The trick to evaluate $$\displaystyle \sum_{n=1}^\infty \frac {n^k}{n!}$$ for a positive integer $$k$$ is to determine a linear combination of $$n^k$$ in terms of $$n , \space n(n-1), \space n(n-1)(n-2) , \space \ldots \space , \space n(n-1)(n-2) \cdot \cdot \cdot (n-k+1)$$

For example $$n^4 = n(n-1)(n-2)(n-3) + 6n(n-1)(n-2) + 7n(n-1) + n$$ · 3 years, 6 months ago

Great! Thanks. · 3 years, 6 months ago

Why did you change the limits?

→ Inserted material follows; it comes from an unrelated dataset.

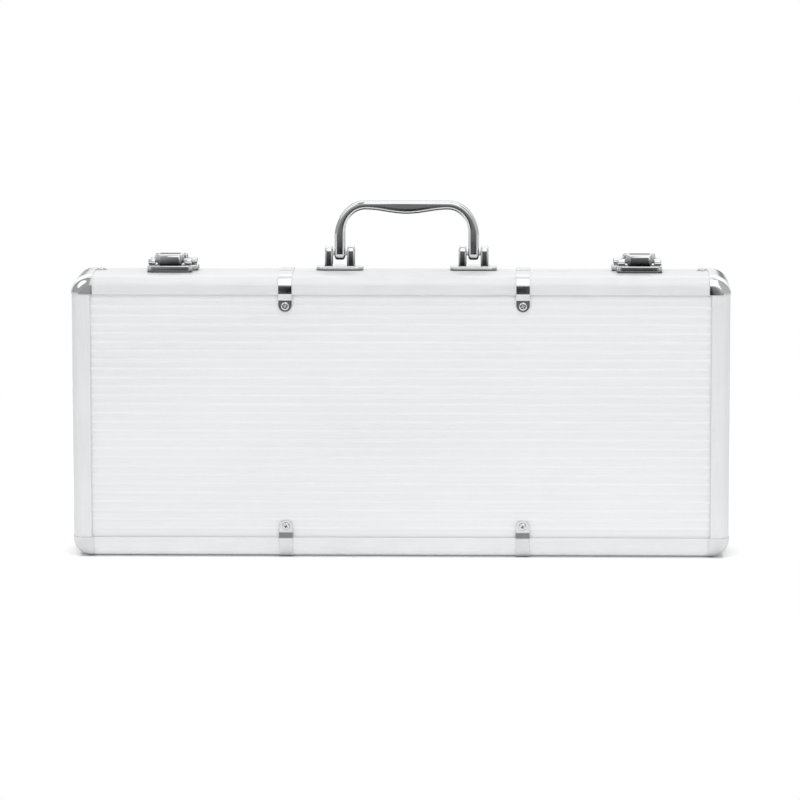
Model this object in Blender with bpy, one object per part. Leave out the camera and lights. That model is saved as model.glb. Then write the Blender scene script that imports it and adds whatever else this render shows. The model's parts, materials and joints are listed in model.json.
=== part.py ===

It was from $$\displaystyle n=1$$..you made it $$\displaystyle n=2$$.. · 3 years, 6 months ago

Because $$\frac {n-1}{(n-1)!} = 0$$ when $$n=1$$ · 3 years, 6 months ago

Oh, right..sorry. · 3 years, 6 months ago

e^x =1+ x + x^2/2.1 + x^3/3.2.1 + ..... up to infinity =1 + 2x/2.1+ 3x^2/3.2.1 + 4x^3/4.3.2.1 +.....

x.e^x = x + 2x^2/2.1 + 3x^3/3.2.1 + 4x^4/4.3.2.1 + ....... ------- (1)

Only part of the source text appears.